IPv6 progress / Default listening socket

Hi all,

sorry in advance for the wall of text below :)

I went ahead and implemented a proof-of-concept, and things seem to work
quite well so far: I have a mesos-master and a mesos-slave on different
machines in an IPv6-only network, and I'm able run RENDLER jobs on them.

The one unexpected issue that came up, and which was a bit messy to deal
with, was how to select the default listening socket for libprocess
(__s__ in process.cpp/initialize()).

Previously, it was set to 0.0.0.0:0, which doesn't accept incoming IPv6
connections.

The most conservative approach would be to introduce some environment
variable like `LIBPROCESS_ENABLE_IPV6`, which causes the default to be
[::]:0 and otherwise it will stay 0.0.0.0.

Of course, the downside is to have one additional bit of global state, a
lot of dead code (since no current user of mesos *needs* to enable IPv6,
most probably wont), and the fact that users have to care about the
transport protocol used, even if they just want to specify a hostname.
Also, it would imply that this doesn't work out of the box:

  `rendler --master=[2001:6b8::1]:5005`

A bolder possibility would be to set the new default to [::]:0 and add
support for IPV6_V6ONLY as a requirement for running mesos (it is
already required by POSIX, so it wouldn't have a huge impact). This is
certainly the easiest to implement and probably also the cleanest, but
it would risk breaking stuff on nodes with a broken IPv6 setup. I don't
know how common this is.

Finally, one could attempt a compromise, by using an algorithm such as

 - If the host system supports turning off IPV6_V6ONLY, listen for
   both address families on ::
 - Else, if there is a non-loopback IPv4 configured for `hostname()`,
   bind to 0.0.0.0
 - Else, if there is a non-loopback and non-link-scope IPv6 configured,
   bind to :: (for ipv6-only hosts on non-dual-stack nodes)
 - Else, bind to 0.0.0.0 (to preserve backwards-compatibility in case
   we can't make an educated guess)

But of course the problem here is that this algorithm seems pretty
arbitrary, although I don't see any obvious case where it would fail.

Personally, I feel like it's less a technical issue and more a matter of
"project philosophy" to decide which of these directions (or maybe
something else entirely) would be suited best for mesos.

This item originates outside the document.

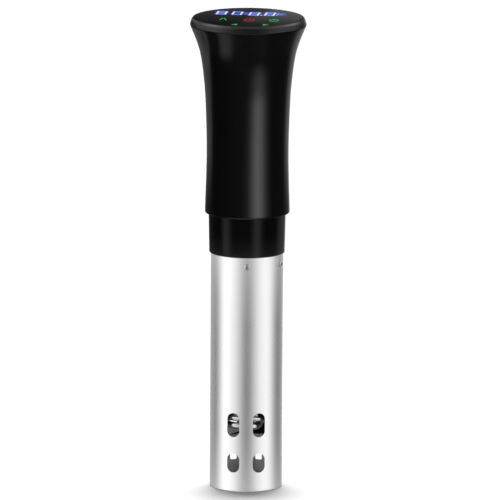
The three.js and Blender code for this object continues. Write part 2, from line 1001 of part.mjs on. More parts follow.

As side note, I separated some of the patches to stout that are
independent of any architectural decisions, and created issue MESOS-4606
for them and I'm looking to find a shepherd for this.

I'm not sure that I completely understand the procedure. It seems that I
need a reviewer before I can publish the review, but I assume a
potential reviewer would prefer to see the code before he decides if he
wants to invest the time?

Any comments and thoughts are of course always welcome.